The Recovery Protocol: What to Do If You Get Burned

If you are reading this guide and suddenly realize you were sold heavily marked-up numismatic coins, or if a dealer is refusing to return your calls after you wired them retirement funds, you must act quickly.

Do not wait for the market to “rebound” to make your money back. Take these exact steps to initiate the recovery protocol:

  1. File a Complaint with the CFTC and FTC: The Commodity Futures Trading Commission (CFTC) and the Federal Trade Commission (FTC) aggressively pursue precious metals fraud. Filing an official complaint puts the company on the federal radar. The CFTC has successfully sued multiple massive IRA companies in recent years for deceptive numismatic spreads.

  2. Contact Your State Attorney General: Precious metals dealers must comply with state laws regarding deceptive trade practices. A formal inquiry from your State Attorney General’s office is often the fastest way to terrify a dealer into unwinding a fraudulent transaction and refunding your money.

  3. Create a Paper Trail: Immediately document every interaction. Save all emails, invoices, promotional materials, and write down the dates and times of all phone calls, including the names of the specific brokers who misled you.
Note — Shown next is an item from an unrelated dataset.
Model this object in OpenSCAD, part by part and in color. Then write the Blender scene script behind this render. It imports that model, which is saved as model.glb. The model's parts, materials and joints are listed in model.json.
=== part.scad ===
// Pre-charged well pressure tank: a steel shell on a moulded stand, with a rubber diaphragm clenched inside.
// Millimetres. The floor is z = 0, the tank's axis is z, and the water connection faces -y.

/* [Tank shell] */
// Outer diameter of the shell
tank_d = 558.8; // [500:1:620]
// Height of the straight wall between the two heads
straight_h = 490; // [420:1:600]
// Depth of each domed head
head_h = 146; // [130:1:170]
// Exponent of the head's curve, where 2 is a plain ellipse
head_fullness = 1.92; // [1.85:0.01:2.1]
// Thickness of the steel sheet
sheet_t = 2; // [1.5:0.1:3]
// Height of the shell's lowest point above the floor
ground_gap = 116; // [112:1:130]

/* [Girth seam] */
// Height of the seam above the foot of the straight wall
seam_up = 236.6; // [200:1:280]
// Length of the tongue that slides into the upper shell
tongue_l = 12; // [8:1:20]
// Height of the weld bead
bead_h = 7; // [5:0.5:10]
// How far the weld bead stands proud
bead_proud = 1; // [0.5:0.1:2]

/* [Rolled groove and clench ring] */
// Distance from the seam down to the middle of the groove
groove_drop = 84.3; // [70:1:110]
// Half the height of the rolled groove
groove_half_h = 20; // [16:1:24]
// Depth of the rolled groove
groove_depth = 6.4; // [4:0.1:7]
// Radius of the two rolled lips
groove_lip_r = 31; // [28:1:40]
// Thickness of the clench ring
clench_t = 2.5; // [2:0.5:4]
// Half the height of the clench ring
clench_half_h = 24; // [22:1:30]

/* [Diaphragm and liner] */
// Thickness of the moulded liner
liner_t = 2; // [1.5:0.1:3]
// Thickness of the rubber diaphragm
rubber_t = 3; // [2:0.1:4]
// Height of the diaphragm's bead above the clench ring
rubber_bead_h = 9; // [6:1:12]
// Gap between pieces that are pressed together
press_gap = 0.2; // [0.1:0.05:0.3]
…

Conclusion: The Final Verdict on Silver Scams

As silver continues its historic 2026 breakout, the market will only become more crowded with bad actors looking to exploit the massive wave of retail demand.
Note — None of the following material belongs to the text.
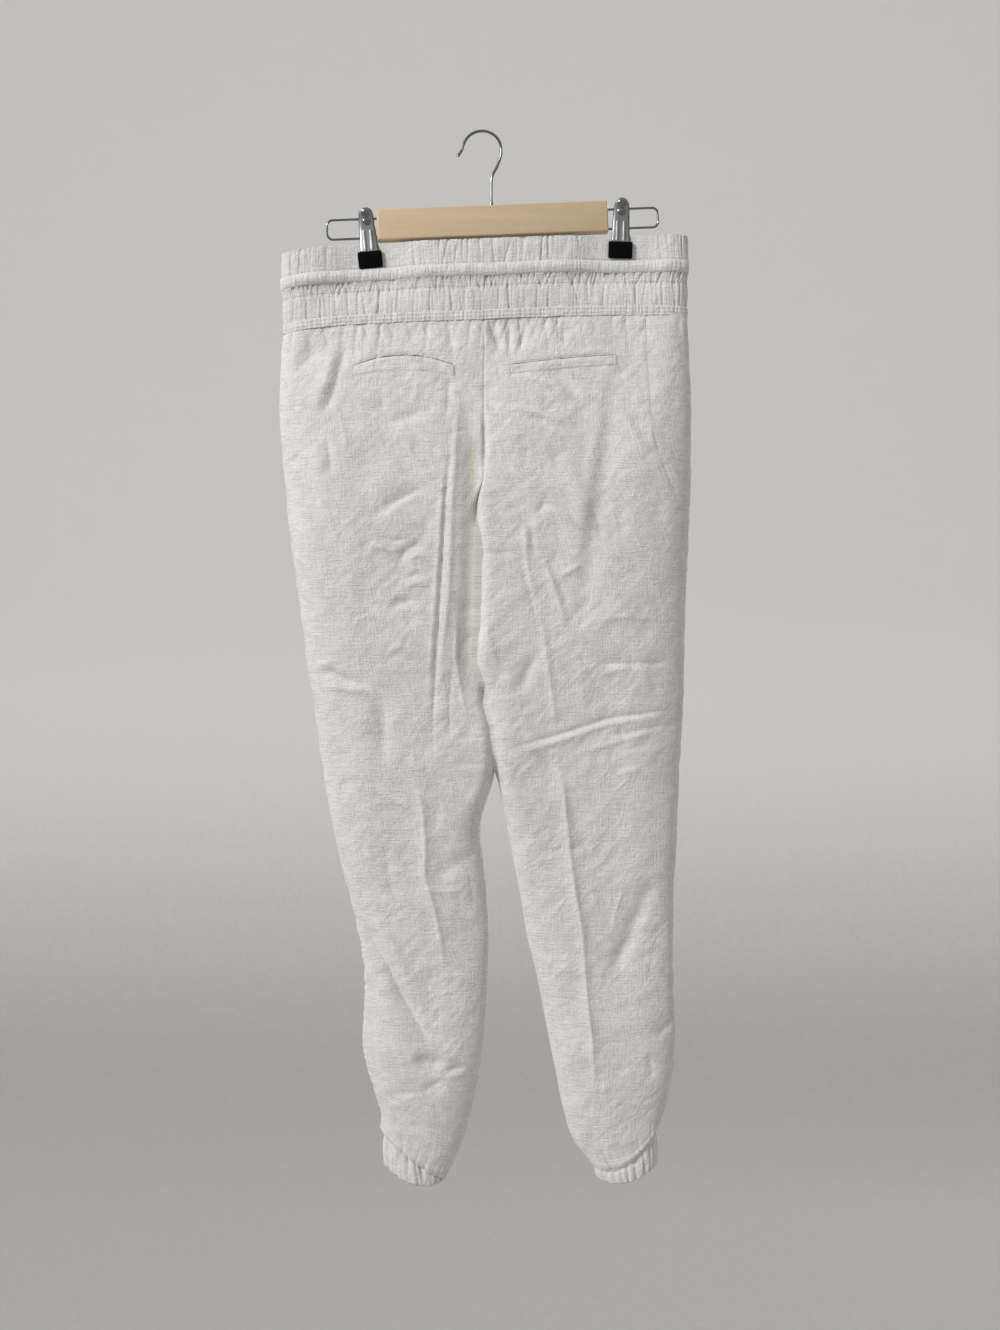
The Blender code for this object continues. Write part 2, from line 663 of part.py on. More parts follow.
def hook(chrome):
    """The wire hook: a straight stem, a sideways sweep and a round crook with a flared tip."""
    stem_x = 10.0
    foot = along_bar(0, BAR_HEIGHT / 2 - PIN_DEPTH)
    centre = HOOK_WIRE / 2 - HOOK_RADIUS
    route = [(stem_x, 0, foot[2]), (stem_x, 0, -70), (stem_x, 0, -58), (10.6, 0, -47), (16.0, 0, -36)]
    for degrees in range(-8, 166, 14):
        angle = math.radians(degrees)
        route.append((HOOK_RADIUS * math.cos(angle), 0, centre + HOOK_RADIUS * math.sin(angle)))
    route += [(-22.4, 0, -20.5), (-26.0, 0, -25.5)]
    wire("hanger_hook", smooth_path(route, 5.0), HOOK_WIRE, chrome, sides=3)
    return stem_x


def bar(wood, stem_x):
    made = box("hanger_bar", along_bar(0, 0), (BAR_LENGTH, BAR_THICKNESS, BAR_HEIGHT), wood,
               BAR_TILT, BAR_EDGE)
    top = along_bar(0, BAR_HEIGHT / 2)[2]
    hole = drill("stem_hole", (stem_x, 0, top), HOOK_WIRE + 2 * WIRE_CLEARANCE,
                 2 * (PIN_DEPTH + 1), (0, 0, 1))
    cut(made, hole)
    axis = (math.cos(BAR_TILT), 0, math.sin(BAR_TILT))
    for end in (-1, 1):
        for up in (LOOP_TOP, LOOP_BOTTOM):
            place = along_bar(end * BAR_LENGTH / 2, up)
            hole = drill(f"loop_hole_{end}_{up}", place, LOOP_WIRE + 2 * WIRE_CLEARANCE,
                         2 * (PIN_DEPTH + 1), axis)
            cut(made, hole)


def loops(chrome):
    """A rounded wire loop out of each end of the bar, which the clip slides on."""
    for name, end in (("loop_left", -1), ("loop_right", 1)):
        start = BAR_LENGTH / 2 - PIN_DEPTH
        flat = [(start, LOOP_TOP), (BAR_LENGTH / 2 + 20, LOOP_TOP)]
        for corner, first in ((LOOP_TOP - LOOP_CORNER, 90), (LOOP_BOTTOM + LOOP_CORNER, 0)):
            for degrees in (first, first - 22.5, first - 45, first - 67.5, first - 90):
                angle = math.radians(degrees)
                flat.append((LOOP_REACH - LOOP_CORNER + LOOP_CORNER * math.cos(angle),
                             corner + LOOP_CORNER * math.sin(angle)))
        flat += [(BAR_LENGTH / 2 + 20, LOOP_BOTTOM), (start, LOOP_BOTTOM)]
        wire(name, [along_bar(end * along, up) for along, up in flat], LOOP_WIRE, chrome)


def clip_place(clip, across, down, y):
    """A point of a clip from its plate's top, across and down the plate."""
    _, (x, z), lean = clip
    return (
        x + across * math.cos(lean) + down * math.sin(lean),
        y,
        z + across * math.sin(lean) - down * math.cos(lean),
    )


def clips(chrome, rubber):
    for clip in CLIPS:
        name, _, lean = clip
        pad_middle = CLAMPED_HALF_DEPTH + SEAM_GAP + PAD_THICKNESS / 2
        for face, side in (("front", -1), ("back", 1)):
            outer, inner = [], []
            for down, half_width, centre in PLATE_ROWS:
                across = np.linspace(-half_width, half_width, 5)
                for layer, lift in ((outer, PLATE_WALL / 2), (inner, -PLATE_WALL / 2)):
                    curl = 0.5 * (across / half_width) ** 2 * (down < PLATE_ROWS[-2][0])
                    layer.append([clip_place(clip, a, down, side * (centre + lift - c))
                                  for a, c in zip(across, curl)])
            wall(f"{name}_{face}_plate", np.array(outer), np.array(inner), chrome)
            centre = clip_place(clip, 0, PAD_TOP + PAD_HEIGHT / 2, side * pad_middle)
            pad = box(f"{name}_{face}_pad", centre, (PAD_WIDTH, PAD_THICKNESS, PAD_HEIGHT), rubber,
                      lean, 1.0)
            slot = box(f"{name}_{face}_slot", clip_place(clip, 0, PAD_TOP, side * pad_middle),
                       (2 * PLATE_ROWS[-1][1] + 2 * SEAM_GAP, PLATE_WALL + 2 * SEAM_GAP,
                        2 * PAD_SLOT_DEPTH), rubber, lean)
            cut(pad, slot)
        along = ((clip_place(clip, 0, 20, 0)[0] - BAR_CENTRE[0]) / math.cos(BAR_TILT))
        middle = (LOOP_TOP + LOOP_BOTTOM) / 2
        height = LOOP_TOP - LOOP_BOTTOM + LOOP_WIRE + 2 * WIRE_CLEARANCE
        depth = LOOP_WIRE + 2 * WIRE_CLEARANCE
        skin = 2 * SLEEVE_WALL
        sleeve = box(f"{name}_sleeve", along_bar(along, middle),
                     (SLEEVE_WIDTH, depth + skin, height + skin), chrome, BAR_TILT, 0.5)
        hollow = box(f"{name}_hollow", along_bar(along, middle),
                     (2 * SLEEVE_WIDTH, depth, height), chrome, BAR_TILT)
        cut(sleeve, hollow)
        rivet(f"{name}_rivet", clip, chrome)


def rivet(name, clip, chrome):
    """A domed rivet head on the front plate."""
    slope = math.atan2(PLATE_ROWS[0][2] - PLATE_ROWS[3][2], PLATE_ROWS[3][0])
    radius, height, down = 4.6, 1.8, 5.6
    surface = np.interp(down, [row[0] for row in PLATE_ROWS], [row[2] for row in PLATE_ROWS])
    rings = ((radius, 0.0), (radius, 0.5), (radius * 0.8, height * 0.75), (radius * 0.4, height))
    turns = np.linspace(0, 2 * math.pi, 12, endpoint=False)
    points, faces = [], []
    base = surface + PLATE_WALL / 2 + SEAM_GAP
    for ring, lift in rings:
        for turn in turns:
            up = down + ring * math.sin(turn)
            out = base + lift + (down - up) * math.tan(slope)
            points.append(clip_place(clip, ring * math.cos(turn), up, -out))
    count = len(turns)
    for i in range(len(rings) - 1):
        for j in range(count):
            a, b = i * count + j, i * count + (j + 1) % count
            faces.append((a, b, b + count, a + count))
    faces.append(tuple(reversed(range(count))))
    faces.append(tuple(range((len(rings) - 1) * count, len(rings) * count)))
    outward(add_mesh(name, points, faces, chrome))


def build():
    clear_scene()
    linen = material("White linen", (0.80, 0.79, 0.77), 0.85)
    wood = material("Pale beech", (0.62, 0.47, 0.31), 0.5)
    chrome = material("Chromed steel", (0.72, 0.72, 0.72), 0.18, 1.0)
    rubber = material("Black rubber", (0.02, 0.02, 0.02), 0.6)
    legs = {"left": Leg(LEFT_LEG, -1), "right": Leg(RIGHT_LEG, 1)}
    waistband(linen)
    drawcord_tunnel(linen)
    eyelets(linen)
    panels(legs, linen)
    welts(linen)
    cuffs(legs, linen)
    bar(wood, hook(chrome))
    loops(chrome)
    clips(chrome, rubber)


build()
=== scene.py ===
"""Pull-on linen trousers on a wooden clip hanger, laid out as a Blender add-on.

Sizes in the tables are millimetres, and MM turns them into metres. +X runs along the hanger bar,
+Z is up and the trousers' back faces -Y. "Drop" is a distance below the hook's inner top, and
"down" is a distance below the waistband's top edge.
"""

import math

import bmesh
import bpy
import numpy as np
from bpy.props import FloatProperty, FloatVectorProperty, IntProperty, PointerProperty
from bpy.types import Operator, Panel, PropertyGroup
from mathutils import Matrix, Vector


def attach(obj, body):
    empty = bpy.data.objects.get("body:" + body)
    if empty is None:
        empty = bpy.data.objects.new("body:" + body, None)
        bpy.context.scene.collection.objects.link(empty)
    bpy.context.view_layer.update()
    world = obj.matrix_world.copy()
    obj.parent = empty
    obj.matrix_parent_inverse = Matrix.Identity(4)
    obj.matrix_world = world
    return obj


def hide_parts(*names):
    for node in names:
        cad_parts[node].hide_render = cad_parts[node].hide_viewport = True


bl_info = {
    "name": "Linen Trousers on a Clip Hanger",
    "version": (1, 0, 0),
    "blender": (4, 5, 0),
    "location": "View3D > Sidebar > Trousers",
    "description": "Builds gathered linen trousers, their stitching and the hanger that holds them",
    "category": "Object",
}

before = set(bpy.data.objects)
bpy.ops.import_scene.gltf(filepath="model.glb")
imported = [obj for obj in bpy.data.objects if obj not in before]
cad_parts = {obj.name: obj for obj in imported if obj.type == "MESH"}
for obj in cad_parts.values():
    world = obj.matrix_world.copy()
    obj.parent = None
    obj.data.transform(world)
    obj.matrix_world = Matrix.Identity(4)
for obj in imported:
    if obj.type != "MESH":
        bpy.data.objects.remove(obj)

MM = 0.001
FULL_TURN = 2 * math.pi
CLOTH_UV = "cloth"
# Name of the point attribute that carries painted shade for deep creases, from 0 to 1
CREASE_SHADE = "hollow"

# ---------------------------------------------------------------- sizes shared with the solids

SEAM_GAP = 0.3
UPPER_CASING, ROLL, SHIRRED_STRIP, LOWER_CASING, SEAM_BAND = 26.5, 13.0, 10.5, 27.0, 9.0
STRIP_TOP = UPPER_CASING + ROLL
LOWER_TOP = STRIP_TOP + SHIRRED_STRIP
CASING_HEIGHT = LOWER_TOP + LOWER_CASING
BAND_HEIGHT = CASING_HEIGHT + SEAM_BAND
ROLL_DEPTH = 5.6
WAIST_HALF_DEPTH, WAIST_TOP_HALF_DEPTH, CLAMPED_HALF_DEPTH = 10.0, 9.0, 3.0
WAIST_LEFT, WAIST_RIGHT = -213.5, 218.5
PANEL_LEFT, PANEL_RIGHT = -211.0, 217.5
CENTRE_BACK = 2.3
TOP_EDGE_X = (-214, -171, -105, 0, 110, 219)
TOP_EDGE_DROP = (129.5, 123.5, 118.8, 114.8, 111.0, 110.4)

BAR_LENGTH, BAR_HEIGHT, BAR_THICKNESS = 245.0, 33.0, 13.0
BAR_CENTRE = (11.1, -95.0)
BAR_TILT = math.radians(2.23)
HOOK_WIRE, HOOK_RADIUS, STEM_X = 3.0, 20.5, 10.0
HOOK_STEM = ((STEM_X, 0, -70), (STEM_X, 0, -58), (10.6, 0, -47), (16.0, 0, -36))
HOOK_TIP = ((-22.4, 0, -20.5), (-26.0, 0, -25.5))
# Height over the bar and radius
FERRULE = ((-0.3, 4.0), (0.6, 4.0), (1.0, 3.6), (1.2, 2.4), (3.4, 2.3), (3.8, 1.8))
LOOP_WIRE, LOOP_REACH, LOOP_TOP, LOOP_BOTTOM, LOOP_CORNER = 2.4, 175.5, 8.3, -12.3, 6.0
PIN_DEPTH = 12.0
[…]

Your ultimate shield against these predators is not a complex financial algorithm; it is a commitment to boring, mathematical reality. Silver is a highly conductive industrial commodity and a historically proven monetary metal. It does not need to be “rare,” it does not need to be “graded,” and it does not need a celebrity endorsement to be valuable.

By strictly purchasing standard, low-premium bullion, demanding flat-fee storage for your IRA, and ruthlessly auditing every dealer you speak to, you can successfully navigate the 2026 market and build an unbreakable financial fortress for your family.